• [Request]: The lines to be extracted run from the start of the listing through the line containing "0.45), height, strength=0.8)"; copy them exactly and nothing else.

• [Data]:

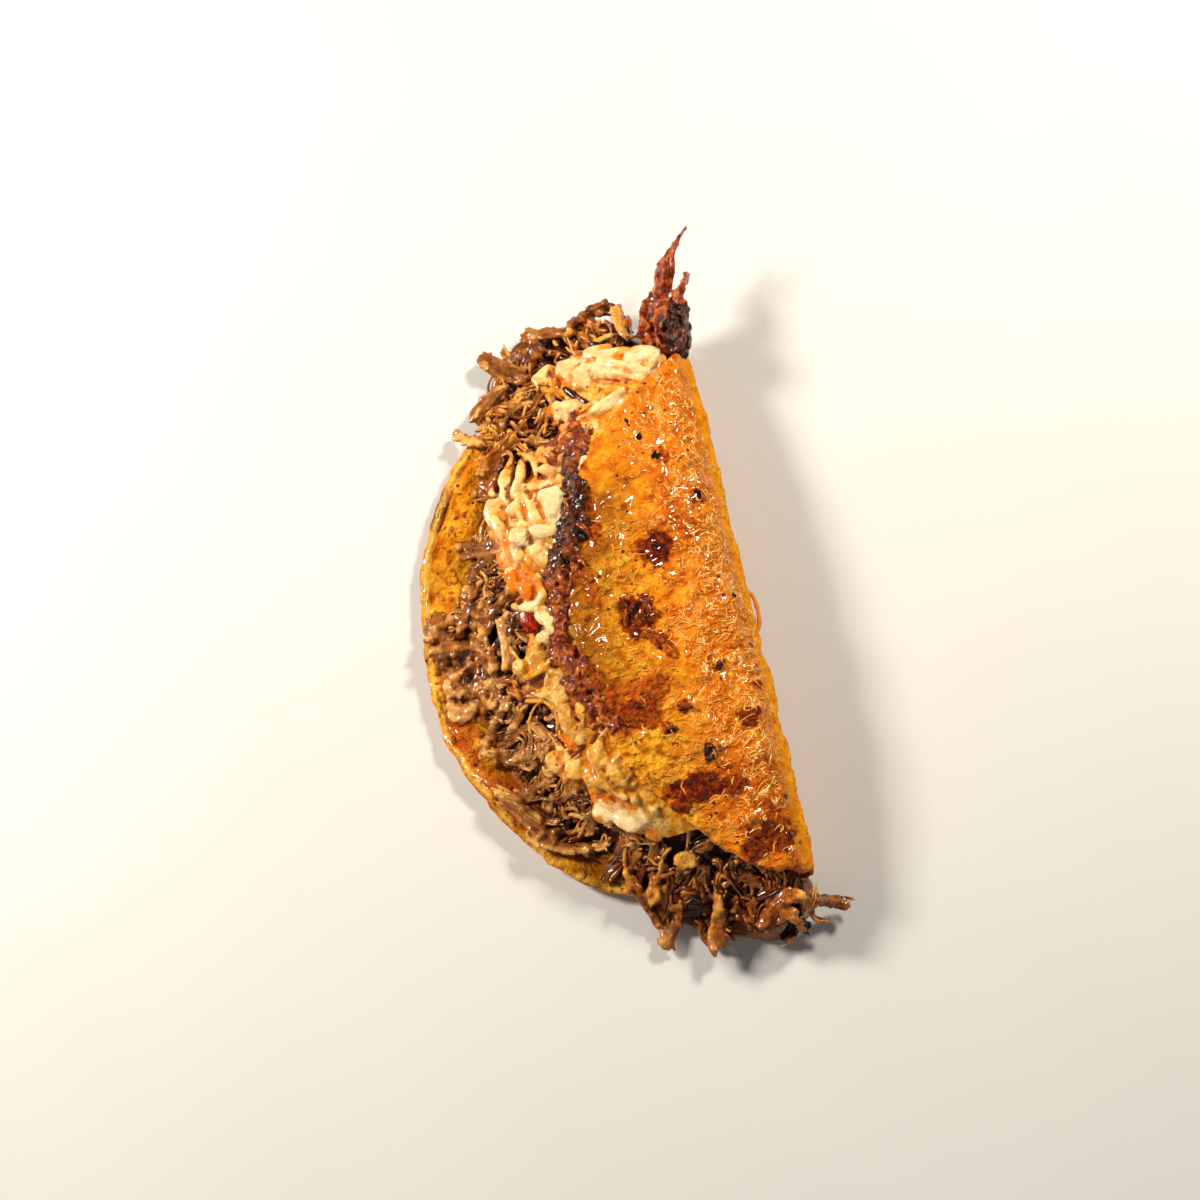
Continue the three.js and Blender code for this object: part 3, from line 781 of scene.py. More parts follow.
def cheese_material():
    """Melted cheese: cream, yellow where it is oily, orange where sauce stained it, brown where it fried;
    paler on crests as painted light, orange and brown in hollows as painted shade.
    """
    melt = Finish("melted_cheese", IOR=1.46, Specular_IOR_Level=0.2, Coat_Weight=0.6, Coat_Roughness=0.05,
                  Subsurface_Weight=0.3, Subsurface_Scale=0.0009, Subsurface_Radius=(1.0, 0.5, 0.15))
    yellow, stain_and_shade, brown, pale = melt.marks("yellow", "stain_and_shade", "brown", "pale")
    cream = melt.mottle(3.0, (0.50, 0.195, 0.020), (0.74, 0.395, 0.080), (0.89, 0.60, 0.20))
    oily = melt.mottle(2.0, (0.56, 0.16, 0.003), (0.78, 0.32, 0.012), (0.92, 0.55, 0.08))
    wobble = 0.9 * (melt.cloud(0.9, 4.0, 0.65) - 0.5)
    colour = layered(
        cream,
        # pale: whiter cheese, and painted light on the crests
        (0.8 * pale, (0.97, 0.77, 0.43)),
        (spread(yellow + wobble, 0.2, 0.8), oily),
        # orange: sauce stains, and painted shade in the hollows
        (spread(stain_and_shade + wobble, 0.15, 0.9), (0.72, 0.18, 0.004)),
        # brown: fried cheese, and painted shade in the hollows
        (spread(brown + wobble, 0.2, 0.8), (0.20, 0.030, 0.003)),
        (0.85 * melt.pits(2.4, 0.45, 0.15), (0.10, 0.02, 0.004)),
    )
    height = 0.65 * melt.cloud(1.6, 2.0, 0.5) - 0.25 * melt.pits(1.5, 0.8, 0.30)
    return melt.made(colour, melt.oiled(4.0, 0.22, 0.45), height, strength=0.8)


def burnt_material(crust, black, red, ragged, edge, oiled, relief):
    """Black where the burnt mark is strong and red elsewhere, with a ragged edge between the two."""
    burnt, = crust.marks("burnt")
    size, strength = ragged
    share = spread(burnt + strength * (crust.cloud(size, 4.0, 0.6) - 0.5), *edge)
    colour = layered(crust.mottle(*red), (share, crust.mottle(*black)))
    return crust.made(colour, crust.oiled(1.5, *oiled), crust.cloud(*relief), 0.5, 0.8)


def crust_material():
    """Cheese fried to a crust: nearly black at the top end, red-brown and then orange-red lower down."""
    return burnt_material(
        Finish("browned_crust", IOR=1.5, Specular_IOR_Level=0.15, Coat_Weight=0.55, Coat_Roughness=0.06),
        black=(2.6, (0.010, 0.003, 0.002), (0.040, 0.009, 0.003), (0.26, 0.050, 0.006)),
        red=(2.6, (0.09, 0.007, 0.001), (0.26, 0.034, 0.001), (0.60, 0.15, 0.004)),
        ragged=(2.6, 1.0), edge=(0.2, 0.8), oiled=(0.15, 0.45), relief=(0.8, 4.0, 0.65))


def beef_material():
    """Braised beef: grey-brown fibres, wet with fat, some of them stained orange."""
    meat = Finish("braised_beef", IOR=1.45, Specular_IOR_Level=0.2, Coat_Roughness=0.05)
    tone, orange, deep = meat.marks("tone", "orange", "deep")
    grain, = meat.marks("grain", output="Vector")
    streaks = cloud(grain, 1.0, 4.0, 0.6)
    level = tone + 0.45 * (streaks - 0.5) + 0.8 * (meat.cloud(3.0, 4.0, 0.6) - 0.5)
    low, high = spread(level, 0.0, 0.5), spread(level, 0.45, 1.0)
    brown = layered((0.040, 0.008, 0.001), (low, (0.32, 0.100, 0.013)), (high, (0.76, 0.39, 0.12)))
    tinted = layered((0.12, 0.015, 0.001), (low, (0.48, 0.115, 0.005)), (high, (0.90, 0.40, 0.04)))
    # Painted shade: where deep is high the colour goes near-black and the coat is thinned
    colour = layered(brown, (orange, tinted), (0.85 * deep, (0.020, 0.003, 0.0005)))
    feed(meat.inputs["Coat Weight"], 0.68 - 0.6 * deep)
    height = 0.32 * streaks + 0.45 * meat.cloud(1.8, 2.0) + 0.12 * meat.cloud(0.7, 2.0)
    return meat.made(colour, meat.oiled(2.0, 0.18, 0.42), height, strength=0.8)


def crisp_material():
    """Meat fried to a crisp: glossy red-brown, charred black on one side."""
    return burnt_material(
        Finish("fried_crisp", IOR=1.5, Specular_IOR_Level=0.2, Coat_Weight=0.5, Coat_Roughness=0.07),
        black=(1.8, (0.010, 0.003, 0.002), (0.045, 0.010, 0.005), (0.22, 0.045, 0.012)),
        red=(2.4, (0.08, 0.006, 0.001), (0.27, 0.030, 0.003), (0.62, 0.16, 0.016)),
        ragged=(1.8, 0.9), edge=(0.25, 0.75), oiled=(0.12, 0.38), relief=(0.9, 4.0, 0.6))


def chilli_material():
    """A scrap of dried chilli skin: deep glossy red."""
    skin = Finish("chilli_skin", IOR=1.5, Specular_IOR_Level=0.3, Coat_Weight=0.3, Coat_Roughness=0.12)
    red = skin.mottle(1.6, (0.10, 0.003, 0.001), (0.26, 0.008, 0.002), (0.50, 0.04, 0.006))
    return skin.made(red, skin.oiled(2.0, 0.1, 0.3), skin.cloud(0.8, 3.0), 0.3, 0.5)


def oil_material():
    """Frying oil and fat, tinted orange by the chilli."""
    oil = Finish("red_oil", IOR=1.47, Coat_Weight=0.6, Coat_Roughness=0.05, Transmission_Weight=0.55)
    tint = oil.mottle(4.0, (0.45, 0.06, 0.006), (0.72, 0.17, 0.015), (0.85, 0.36, 0.06))
    return oil.made(tint, oil.oiled(3.0, 0.04, 0.12))


# ---------------------------------------------------------------- tortilla

# Rows of points on the lower flap, the wrap and the upper flap, and spaces along a row
LOWER_ROWS, WRAP_ROWS, UPPER_ROWS, ROW_SPACES = 58, 66, 66, 252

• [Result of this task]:
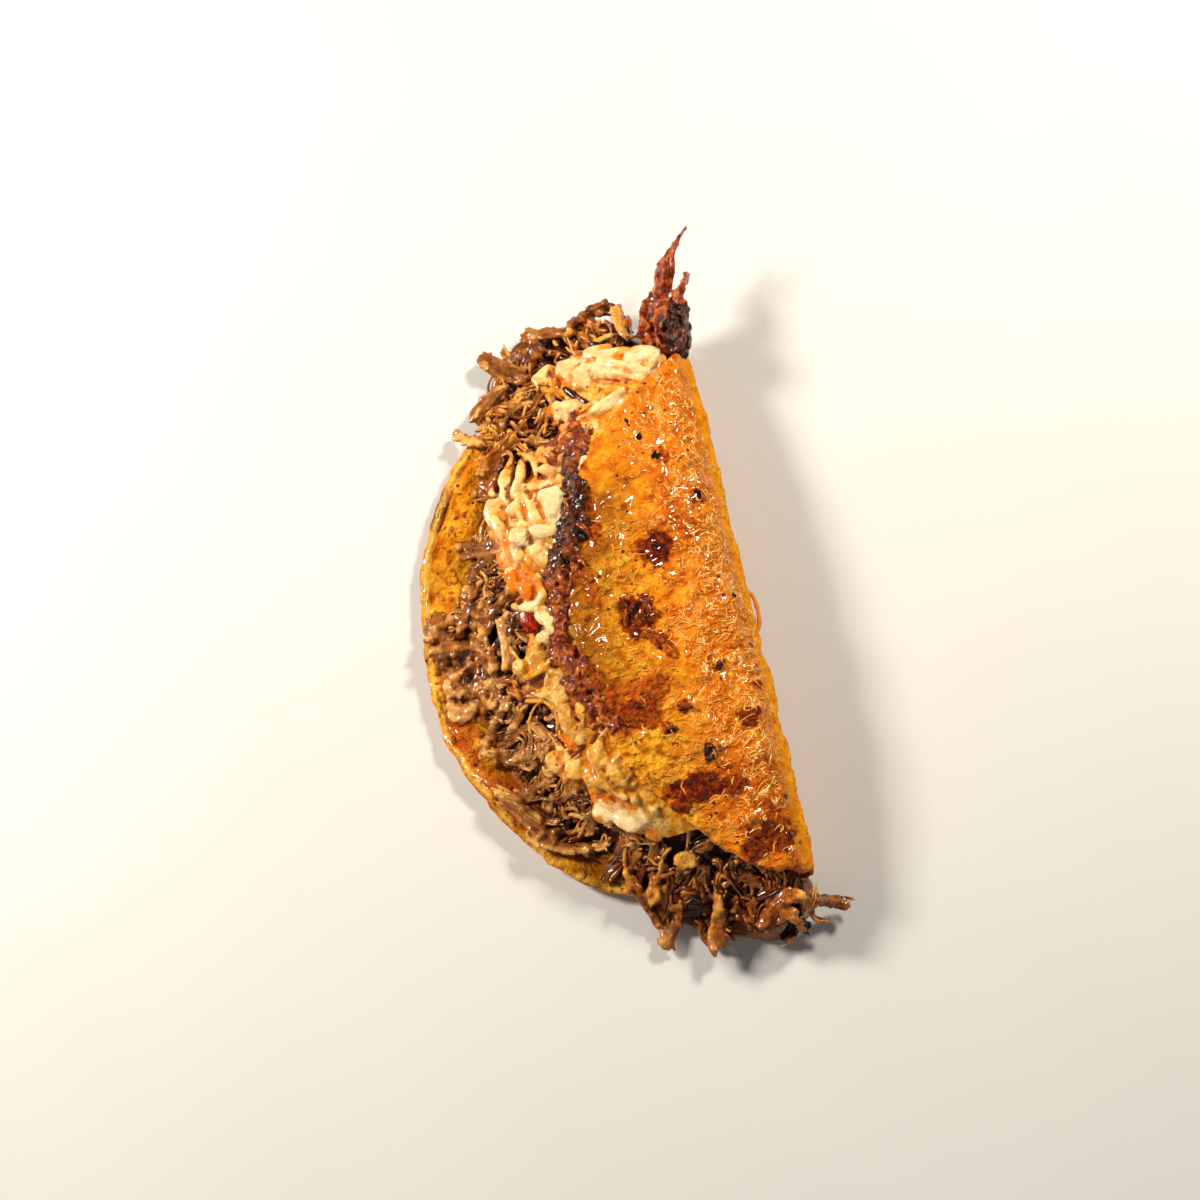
Continue the three.js and Blender code for this object: part 3, from line 781 of scene.py. More parts follow.
def cheese_material():
    """Melted cheese: cream, yellow where it is oily, orange where sauce stained it, brown where it fried;
    paler on crests as painted light, orange and brown in hollows as painted shade.
    """
    melt = Finish("melted_cheese", IOR=1.46, Specular_IOR_Level=0.2, Coat_Weight=0.6, Coat_Roughness=0.05,
                  Subsurface_Weight=0.3, Subsurface_Scale=0.0009, Subsurface_Radius=(1.0, 0.5, 0.15))
    yellow, stain_and_shade, brown, pale = melt.marks("yellow", "stain_and_shade", "brown", "pale")
    cream = melt.mottle(3.0, (0.50, 0.195, 0.020), (0.74, 0.395, 0.080), (0.89, 0.60, 0.20))
    oily = melt.mottle(2.0, (0.56, 0.16, 0.003), (0.78, 0.32, 0.012), (0.92, 0.55, 0.08))
    wobble = 0.9 * (melt.cloud(0.9, 4.0, 0.65) - 0.5)
    colour = layered(
        cream,
        # pale: whiter cheese, and painted light on the crests
        (0.8 * pale, (0.97, 0.77, 0.43)),
        (spread(yellow + wobble, 0.2, 0.8), oily),
        # orange: sauce stains, and painted shade in the hollows
        (spread(stain_and_shade + wobble, 0.15, 0.9), (0.72, 0.18, 0.004)),
        # brown: fried cheese, and painted shade in the hollows
        (spread(brown + wobble, 0.2, 0.8), (0.20, 0.030, 0.003)),
        (0.85 * melt.pits(2.4, 0.45, 0.15), (0.10, 0.02, 0.004)),
    )
    height = 0.65 * melt.cloud(1.6, 2.0, 0.5) - 0.25 * melt.pits(1.5, 0.8, 0.30)
    return melt.made(colour, melt.oiled(4.0, 0.22, 0.45), height, strength=0.8)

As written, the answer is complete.